[Start]

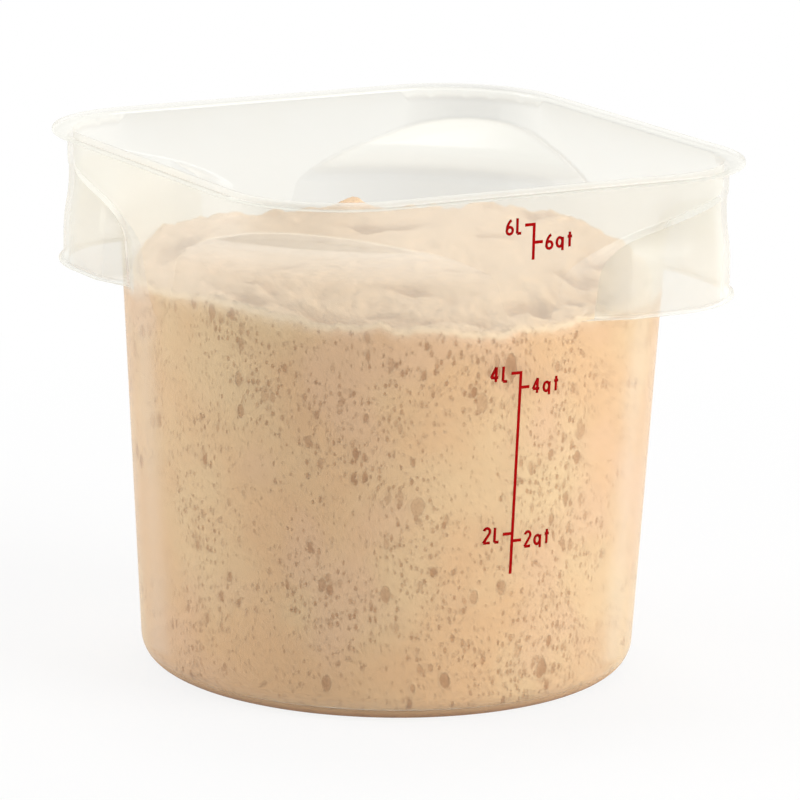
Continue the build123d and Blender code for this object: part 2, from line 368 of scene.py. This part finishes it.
def dough_material():
    """Risen wheat dough: bubbles against the wall, a paler floury skin on top, painted shade in the bubbles and
    folds, and painted highlights on the edge and bubble rims.
    """
    material, tree, output = new_material("risen_dough")
    place = node(tree, "ShaderNodeTexCoord").outputs["Object"]
    swayed = pushed(tree, place, SWAY_SCALE, SWAY)
    flat = pushed(tree, unrolled(tree, place), SWAY_SCALE, SIDE_SWAY)
    flat = pushed(tree, flat, SPECKLE_SCALE, JITTER)
    crowd = clouds(tree, place, CROWD_SCALE).outputs[0]
    crowd = stepped(tree, crowd, CROWD_FROM, CROWD_TO, CROWD_THIN, CROWD_FULL)
    round_way = node(tree, "ShaderNodeSeparateXYZ", {0: flat}).outputs[0]
    sparse = stepped(tree, maths(tree, "ABSOLUTE", round_way), SPARSE_FROM, SPARSE_TO, 0.0, SPARSE)
    crowd = maths(tree, "ADD", crowd, sparse)
    top = node(tree, "ShaderNodeAttribute", attribute_name="top").outputs["Fac"]
    edge = node(tree, "ShaderNodeAttribute", attribute_name="ridge").outputs["Fac"]
    hollow = node(tree, "ShaderNodeAttribute", attribute_name="hollow").outputs["Fac"]
    fold = node(tree, "ShaderNodeAttribute", attribute_name="fold").outputs["Fac"]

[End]

Task objective ->
Repeat the material above in full, exactly as it stands.

Response below ->
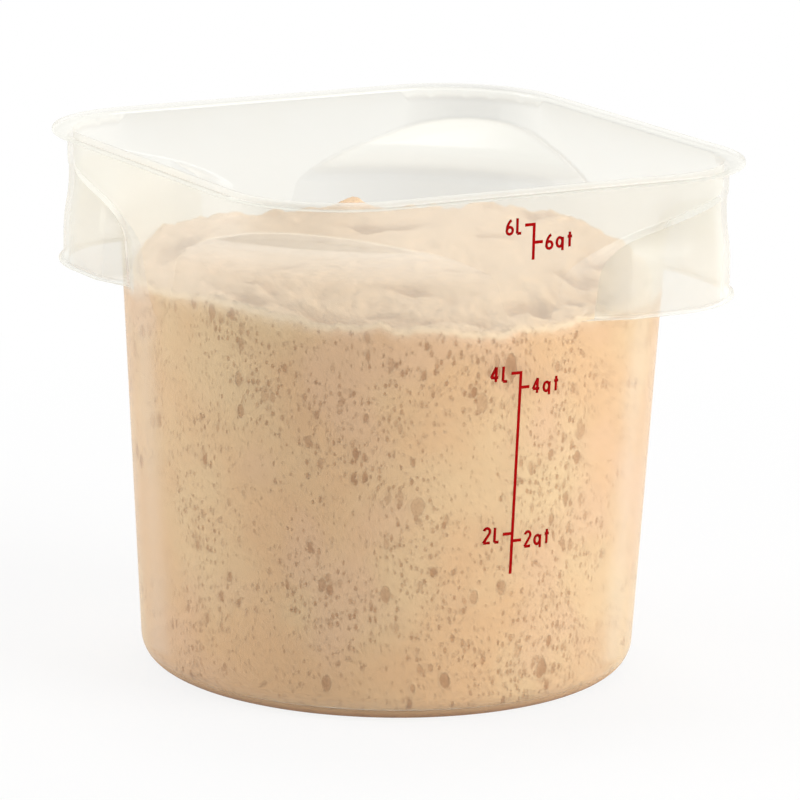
Continue the build123d and Blender code for this object: part 2, from line 368 of scene.py. This part finishes it.
def dough_material():
    """Risen wheat dough: bubbles against the wall, a paler floury skin on top, painted shade in the bubbles and
    folds, and painted highlights on the edge and bubble rims.
    """
    material, tree, output = new_material("risen_dough")
    place = node(tree, "ShaderNodeTexCoord").outputs["Object"]
    swayed = pushed(tree, place, SWAY_SCALE, SWAY)
    flat = pushed(tree, unrolled(tree, place), SWAY_SCALE, SIDE_SWAY)
    flat = pushed(tree, flat, SPECKLE_SCALE, JITTER)
    crowd = clouds(tree, place, CROWD_SCALE).outputs[0]
    crowd = stepped(tree, crowd, CROWD_FROM, CROWD_TO, CROWD_THIN, CROWD_FULL)
    round_way = node(tree, "ShaderNodeSeparateXYZ", {0: flat}).outputs[0]
    sparse = stepped(tree, maths(tree, "ABSOLUTE", round_way), SPARSE_FROM, SPARSE_TO, 0.0, SPARSE)
    crowd = maths(tree, "ADD", crowd, sparse)
    top = node(tree, "ShaderNodeAttribute", attribute_name="top").outputs["Fac"]
    edge = node(tree, "ShaderNodeAttribute", attribute_name="ridge").outputs["Fac"]
    hollow = node(tree, "ShaderNodeAttribute", attribute_name="hollow").outputs["Fac"]
    fold = node(tree, "ShaderNodeAttribute", attribute_name="fold").outputs["Fac"]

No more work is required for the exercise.